Modifying the statewide deer permit from a two-deer limit to four deer, and the youth deer permit from a one-deer limit to four deer. Hunters would still be limited to one antlered deer statewide, regardless of zone or method.

*  Allowing hunters to take a bag limit of deer in each zone, independent of the other zone’s bag limits. 

*  Modifying the additional deer permit from a two-deer limit to 15 deer. Hunters would still be limited to one antlered deer statewide, regardless of zone or method. 

*  Creating a special deer hunt program that would allow modern gun hunts for deer outside of the normal season. This would only apply to nonprofit conservation organizations working under Kentucky Fish and Wildlife’s recruitment, retention and re-activation guidelines. 

*  Allowing a person to use an unlimited number of deer control tags. The current limit is five tags.

*  Removing the requirement to sign a deer control tag at the time of transfer from landowner to hunter.

*  Requiring the hunter to sign a deer control tag at the time of harvest. 

Waterfowl specifics

Commission members also took several steps at their meeting to simplify some waterfowl regulations and to increase opportunities for hunters, according to a news release.

These waterfowl regulations will also go into effect for the 2018-2019 seasons if approved by legislators.

Among the recommendations:

Allowing expanded waterfowl quota hunts on the Sauerheber Unit in Henderson County. 

Removing blind site hunting restrictions on the Sauerheber Unit. (This would mean hunters wouldn't be restricted to only hunting from established blinds.)
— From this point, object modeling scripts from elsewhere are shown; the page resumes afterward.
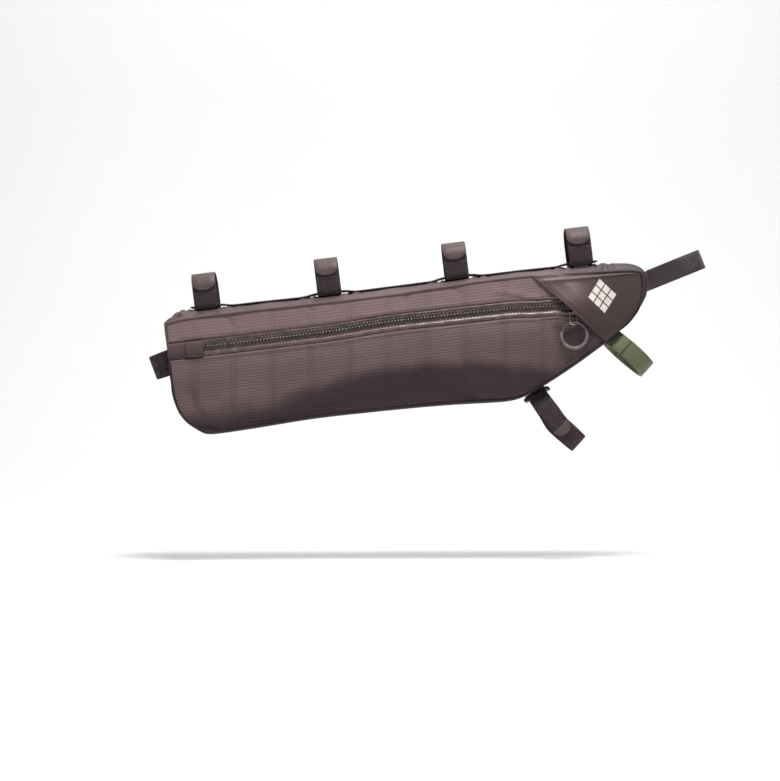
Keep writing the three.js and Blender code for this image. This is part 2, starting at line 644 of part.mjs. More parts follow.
function loopStations(path, held, half, round = 0, shift = 0) {
  const axis = new THREE.Vector3(held.axis.x, 0, held.axis.y);
  const out = new THREE.Vector3(held.out.x, 0, held.out.y);
  const centre = new THREE.Vector3(held.centre.x, 0, held.centre.y).addScaledVector(axis, shift);
  const places = path.map(([outward, near]) => centre.clone().addScaledVector(out, outward).addScaledVector(NEAR, near));
  const halves = round ? tabbed(places, half, round) : places.map(() => half);
  return places.map((at, i) => ({ at, across: axis, half: halves[i] }));
}

// A strap wound once round its bore, whose end lies over its start
function coil(held, width, from, overlap, round, shift) {
  const inner = held.radius + GAP + STRAP_WALL / 2;
  const outer = inner + STRAP_WALL + GAP;
  const radius = (angle) => lerp(inner, outer, smoothstep(angle, from + 318, from + 350));
  const turn = 360 + overlap;
  return ribbon(loopStations(arc(0, 0, radius, from, from + turn, Math.round(turn / 9)), held, width / 2, round, shift), STRAP_WALL);
}

function topStrap(x) {
  const held = {
    centre: new THREE.Vector2(x, GAP + TOP_BORE / 2),
    axis: new THREE.Vector2(1, 0),
    out: new THREE.Vector2(0, 1),
    radius: TOP_BORE / 2,
  };
  const inner = held.radius + GAP + STRAP_WALL / 2;
  const outer = inner + STRAP_WALL + GAP;
  const edges = [x - TOP_STRAP_WIDTH / 2, x, x + TOP_STRAP_WIDTH / 2].map(crownAt);
  const floor = Math.max(...edges) + GAP + STRAP_WALL / 2 - held.centre.y;
  const corner = 5;
  const lapped = (angle) => lerp(inner, outer, smoothstep(angle, 0, 30));
  const path = [
    ...arc(0, 0, inner, 35, 90, 6),
    ...arc(floor + corner, inner - corner, corner, 90, 180, 4),
    ...arc(floor + corner, corner - inner, corner, 180, 270, 4),
    ...arc(0, 0, inner, 270, 360, 8),
    ...arc(0, 0, lapped, 6, 92, 16),
  ];
  return ribbon(loopStations(path, held, TOP_STRAP_WIDTH / 2, TAB_ROUND), STRAP_WALL);
}

const TOP_STRAPS = TOP_PLACES.map((place) => place * TOP_PITCH + TOP_SHIFT);

// The lash webbing rests on the gusset and climbs over each top strap
function lashWebbing() {
  const end = TOP_STRAPS[3] + TOP_STRAP_WIDTH / 2 + WEBBING_END;
  const start = TOP_STRAPS[0] - TOP_STRAP_WIDTH / 2 - WEBBING_END;
  const steps = 62;
  const half = TOP_STRAP_WIDTH / 2;
  const stations = Array.from({ length: steps + 1 }, (_, i) => {
    const x = lerp(start, end, i / steps);
    const nearest = Math.min(...TOP_STRAPS.map((strap) => Math.abs(x - strap)));
    const climb = (STRAP_WALL + 3 * GAP) * (1 - smoothstep(nearest, half + 4, half + 14));
    const rest = Math.max(crownAt(x), crownAt(x - 6), crownAt(x + 6));
    return {
      at: new THREE.Vector3(x, 0, rest + GAP + WEBBING_WALL / 2 + climb),
      across: new THREE.Vector3(0, 1, 0),
      half: WEBBING_WIDTH / 2,
    };
  });
  return ribbon(stations, WEBBING_WALL);
}

const rearStrap = () => coil(rearBore, REAR_STRAP_WIDTH, -60, 110, 0, 0);
const accentStrap = () => coil(lowerBore, ACCENT_STRAP_WIDTH, -20, 121, 0, 0);

// The nose strap's two runs leave the gusset side by side and close round the bore ahead of the bag
function noseStrap() {
  const seam = sidePoint(1, NOSE_STRAP_AT);
  const forward = new THREE.Vector2(Math.cos(degToRad(NOSE_RISE)), Math.sin(degToRad(NOSE_RISE)));
  const held = {
    centre: new THREE.Vector2(seam.x, seam.z).addScaledVector(forward, NOSE_REACH),
    axis: new THREE.Vector2(-forward.y, forward.x),
    out: forward,
    radius: NOSE_BORE / 2,
  };
  const bend = held.radius + GAP + STRAP_WALL / 2;
  const root = section('lowHalf', 1) * BAG_WIDTH * 0.5;
  const lean = 100;
  const path = [
    [-NOSE_REACH - GUSSET_RISE, -root],
    [-NOSE_REACH + GUSSET_RISE, -root - 1],
    ...arc(0, 0, bend, -lean, lean, 22),
    [-NOSE_REACH + GUSSET_RISE, root + 1],
    [-NOSE_REACH - GUSSET_RISE, root],
  ];
  const strap = toSolid(ribbon(loopStations(path, held, NOSE_STRAP_WIDTH / 2), STRAP_WALL));
  return toGeometry(strap.subtract(through(outlineAt(root - STRAP_WALL, 4 * GAP))));
}

// The metal hoop on the lower edge, the webbing chape that holds it and the strap that hangs from it
const hoopSeam = sidePoint(HOOP_AT, 0);
const hoopAlong = sidePoint(HOOP_AT + 0.02, 0).sub(sidePoint(HOOP_AT - 0.02, 0)).setY(0).normalize();
const hoopOut = new THREE.Vector3(hoopAlong.z, 0, -hoopAlong.x);
const gussetFloor = GAP + LOWER_SAG;
const hoopDrop = gussetFloor + 2 * GAP + CHAPE_WALL + HOOP_WIRE / 2;
const barApart = (HOOP_HEIGHT - HOOP_WIRE) / 2;
const hoopAcross = NEAR.clone().multiplyScalar(Math.cos(degToRad(HOOP_TILT)))
  .addScaledVector(hoopOut, Math.sin(degToRad(HOOP_TILT)));
const farBar = hoopSeam.clone().setY(0).addScaledVector(hoopOut, hoopDrop)
  .addScaledVector(NEAR, -barApart * Math.cos(degToRad(HOOP_TILT)));
const hoopCentre = farBar.clone().addScaledVector(hoopAcross, barApart);
const nearBar = farBar.clone().addScaledVector(hoopAcross, 2 * barApart);

function strapRing() {
  const path = roundedLoop(hoopCentre, hoopAlong, hoopAcross, HOOP_LENGTH - HOOP_WIRE, 2 * barApart, 2.5, 3);
  return wireLoop(path, hoopAlong.clone().cross(hoopAcross).normalize(), () => HOOP_WIRE / 2, 8);
}

function ringChape() {
  const bend = HOOP_WIRE / 2 + GAP + CHAPE_WALL / 2;
  const top = GAP + gussetFloor - hoopDrop;
  const path = [
    [top, bend],
    ...arc(0, 0, bend, 90, -90, 8),
    [top, -bend],
  ];
  const stations = path.map(([outward, near]) => ({
    at: farBar.clone().addScaledVector(hoopOut, outward).addScaledVector(NEAR, near),
    across: hoopAlong,
    half: CHAPE_WIDTH / 2,
  }));
  return ribbon(stations, CHAPE_WALL);
}

// Angle at which a straight run leaves the round at the origin for one of another radius
function tangentAngle(toX, toY, radiusHere, radiusThere, side) {
  const apart = Math.hypot(toX, toY);
  return THREE.MathUtils.radToDeg(Math.atan2(toY, toX) + side * Math.acos((radiusHere - radiusThere) / apart));
}

function lowerStrap() {
  const axis = new THREE.Vector3(lowerBore.axis.x, 0, lowerBore.axis.y);
  const out = new THREE.Vector3(lowerBore.out.x, 0, lowerBore.out.y);
  const centre = new THREE.Vector3(lowerBore.centre.x, 0, lowerBore.centre.y);
  const toHoop = nearBar.clone().sub(centre);
  const [barOut, barNear] = [toHoop.dot(out), toHoop.dot(NEAR)];
  const bend = HOOP_WIRE / 2 + GAP + STRAP_WALL / 2;
  const inner = lowerBore.radius + GAP + STRAP_WALL / 2;
  const outer = inner + STRAP_WALL + GAP;
  const nearAngle = tangentAngle(barOut, barNear, outer, bend, -1);
  const farAngle = tangentAngle(barOut, barNear, inner, bend, 1);
  const path = [
    ...arc(0, 0, inner, 116, farAngle - 360, 26),
    ...arc(barOut, barNear, bend, farAngle - 360, nearAngle - 360, 8),
    ...arc(0, 0, outer, nearAngle, 73, 8),
  ];
  const places = path.map(([outward, near]) => {
    const onHoop = smoothstep(-outward, -barOut * 0.5, -barOut * 0.8);
    const shift = lerp(-LOWER_STRAP_RUN, toHoop.dot(axis), smoothstep(-outward, 0, -barOut));
    return {
      at: centre.clone().addScaledVector(axis, shift).addScaledVector(out, outward).addScaledVector(NEAR, near),
      across: axis.clone().lerp(hoopAlong, onHoop).normalize(),
    };
  });
  const halves = tabbed(places.map(({ at }) => at), LOWER_STRAP_WIDTH / 2, LOWER_STRAP_WIDTH / 2);
  return ribbon(places.map((place, i) => ({ ...place, half: halves[i] })), STRAP_WALL);
}

// The scene graph: the bag hangs at its slope, and the part's frame stays upright
const part = new THREE.Group();
const bag = new THREE.Group();
bag.rotation.y = -degToRad(HANG_SLOPE);
part.add(bag);

function add(name, geometry, finish) {
  const mesh = new THREE.Mesh(geometry, finish);
  mesh.name = name;
  bag.add(mesh);
}

const near = nearPanels();
add('near_panel_upper', near.upper, FINISHES.ripstop);
add('near_panel_lower', near.lower, FINISHES.ripstop);
add('far_panel', farPanel(), FINISHES.ripstop);
add('gusset', gusset(), FINISHES.coated);
add('nose_patch', nosePatch(), FINISHES.coated);
add('zip_tape', zipTape(), FINISHES.zip);
add('zip_chain', zipChain(), FINISHES.zip);
add('zip_end_tab', zipEndTab(), FINISHES.coated);
add('zip_slider', zipSlider(), FINISHES.zip);
add('pull_link', pullLink(), FINISHES.steel);
add('pull_ring', pullRing(), FINISHES.sleeve);
add('lash_webbing', lashWebbing(), FINISHES.webbing);
TOP_STRAPS.forEach((x, i) => add(`top_strap_${i + 1}`, topStrap(x), FINISHES.hook));
add('rear_strap', rearStrap(), FINISHES.hook);
add('nose_strap', noseStrap(), FINISHES.webbing);
add('accent_strap', accentStrap(), FINISHES.accent);
add('lower_strap', lowerStrap(), FINISHES.hook);
add('strap_ring', strapRing(), FINISHES.steel);
add('ring_chape', ringChape(), FINISHES.webbing);

export default part;
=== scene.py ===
import math

import bmesh
import bpy
import numpy as np
from bpy.props import FloatProperty, FloatVectorProperty, PointerProperty
from mathutils import Matrix, Vector


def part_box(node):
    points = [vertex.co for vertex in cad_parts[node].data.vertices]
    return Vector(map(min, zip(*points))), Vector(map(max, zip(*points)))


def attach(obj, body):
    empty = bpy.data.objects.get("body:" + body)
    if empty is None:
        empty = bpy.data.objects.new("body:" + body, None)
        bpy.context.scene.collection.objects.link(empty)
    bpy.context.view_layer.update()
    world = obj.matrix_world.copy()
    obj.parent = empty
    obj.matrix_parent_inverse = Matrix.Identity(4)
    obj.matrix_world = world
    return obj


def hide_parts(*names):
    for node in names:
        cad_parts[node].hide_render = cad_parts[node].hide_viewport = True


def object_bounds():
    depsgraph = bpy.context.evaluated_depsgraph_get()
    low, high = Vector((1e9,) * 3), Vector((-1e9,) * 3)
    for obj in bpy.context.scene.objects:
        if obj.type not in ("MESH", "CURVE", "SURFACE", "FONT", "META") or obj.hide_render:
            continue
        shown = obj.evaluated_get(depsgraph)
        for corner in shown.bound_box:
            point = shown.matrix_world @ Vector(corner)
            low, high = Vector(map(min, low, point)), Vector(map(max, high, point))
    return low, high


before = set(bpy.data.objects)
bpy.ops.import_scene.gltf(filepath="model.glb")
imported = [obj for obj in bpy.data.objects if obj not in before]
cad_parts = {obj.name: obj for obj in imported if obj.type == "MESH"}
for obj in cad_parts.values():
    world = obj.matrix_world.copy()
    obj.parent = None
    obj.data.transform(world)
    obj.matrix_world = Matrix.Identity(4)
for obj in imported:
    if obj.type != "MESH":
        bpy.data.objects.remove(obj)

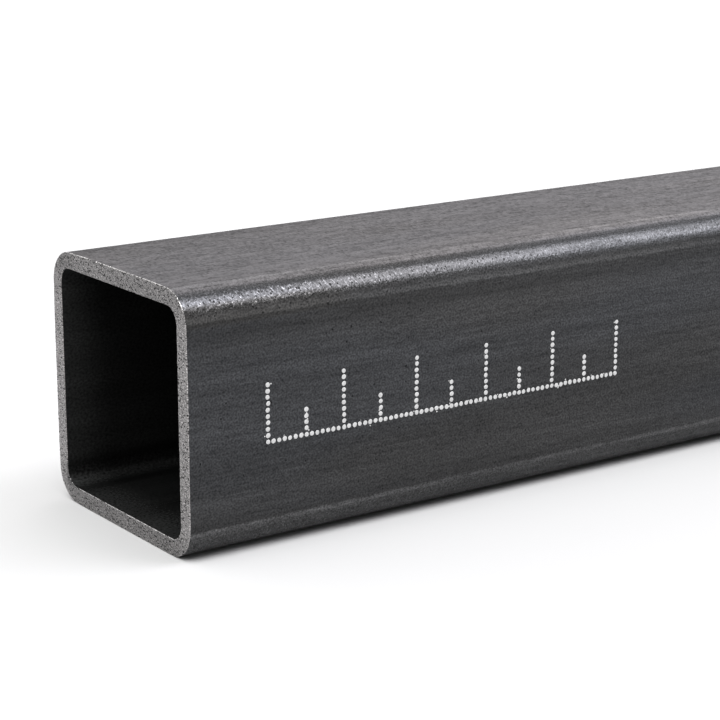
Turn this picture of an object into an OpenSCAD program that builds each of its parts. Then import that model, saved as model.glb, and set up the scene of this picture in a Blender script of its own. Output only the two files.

Developing a check-in system for quota hunt participants on the Sauerheber Unit. 

Creating a lottery for unclaimed blinds or hunt sites on the Sauerheber Unit and removing the ability to occupy unclaimed blinds.

Creating a quota hunt for the Jenny Hole Unit of the Sloughs WMA, with spots allocated by a weekly drawing. 

Closing the Jenny Hole Unit to waterfowl hunting, except for quota hunt participants. 

Prohibiting boat use on the Jenny Hole Unit from Thanksgiving Day to the last Sunday in January, except for quota hunt participants during limited hours. 

Recommendations affecting Ballard WMA in far western Kentucky include removing the requirement to hunt from a blind in the Ballard Zone.

Commission members proposed several changes to the existing regulations governing sandhill crane hunting. These would expand hunting opportunities and establish a second refugee area on public property. Proposals include:

Changing the sandhill crane quota hunt application period from late November to the month of September to align it with quota hunt application periods of other game species. 

Increasing the number of sandhill crane permits and tags issued. 
Lengthening the sandhill crane season and increasing the statewide bag limit. 

Allowing hunters to take more than two birds in a season, if they have the required number of tags. 

Requiring participants to buy a hunting license by Sept. 30 to be eligible for a permit. 

Establishing a new refuge for roosting birds by closing portions of Green River Lake to sandhill crane hunting. 

The next regularly scheduled Kentucky Fish and Wildlife Commission meeting will be 8:30 a.m. EDT Friday, June 8. Meetings are held at Kentucky Fish and Wildlife headquarters, located at 1 Sportsman’s Lane off U.S. 60 in Frankfort.